Geglückte und misslungene Adaptionen von Bauernhäusern
In seinem versteckten Museum in Fraxern hat Bernhard Kathan dieses Jahr Bilder von Kühen sogenannter kleiner Bauern gezeigt. Für den Vorraum des Hidden Museums hat Andrea Sodomka eine Klanginstallation produziert. In seiner für den Walser Herbst erweiterten Bildgeschichte zeigt der Kulturhistoriker geglückte und misslungene Adaptionen einst landwirtschaftlich genützter Räume und Gebäude. Die überzeugendste Nachnutzung findet Kathan aber dort, wo einzelne Objekte sorgsam renoviert als Heimatmuseen wie etwa in Dalaas adaptiert werden. Inspiriert dazu hat ihn "ein Stallgebäude, das als Kunstraum oder Kulturraum umgebaut worden ist. Damals hab ich mir gedacht, man könnte eigentlich das Gebäude selber zum Thema machen."

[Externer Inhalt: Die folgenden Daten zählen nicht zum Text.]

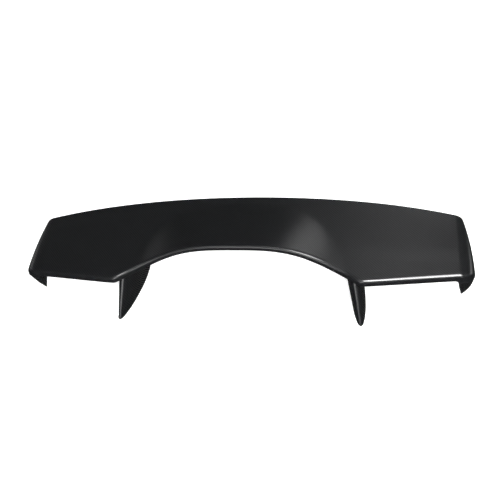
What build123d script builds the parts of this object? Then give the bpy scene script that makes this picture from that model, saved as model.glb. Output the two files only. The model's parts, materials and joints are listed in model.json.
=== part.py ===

Bernhard Kathan hat seiner Arbeit den lokalen oder regionalen Bezug genommen, indem es nicht mehr allein um das Vorarlberger Bauernhaus geht. Die Erweiterung macht dafür einen persönlichen Zugang möglich. Jeder Betrachter darf und soll die Mappe berühren, kann eine neue Ordnung herstellen, da ohnehin von Unordnung erzählt wird, denn "die bäuerliche Architektur ist komplex - Schweine, Hühner, Alte, Junge, ein heilloses Durcheinander", so Kathan. "Wenn sie restauriert werden, ist es dann nicht mehr dasselbe Haus, weil das Haus seine Begründung verloren hat. Die Leute leben anders, nutzen das Haus anders undsoweiter. In solchen Häusern wird nur noch im Ausnahmefall geboren, es stirbt kaum mehr jemand zu Hause. Das alles hat sich geändert."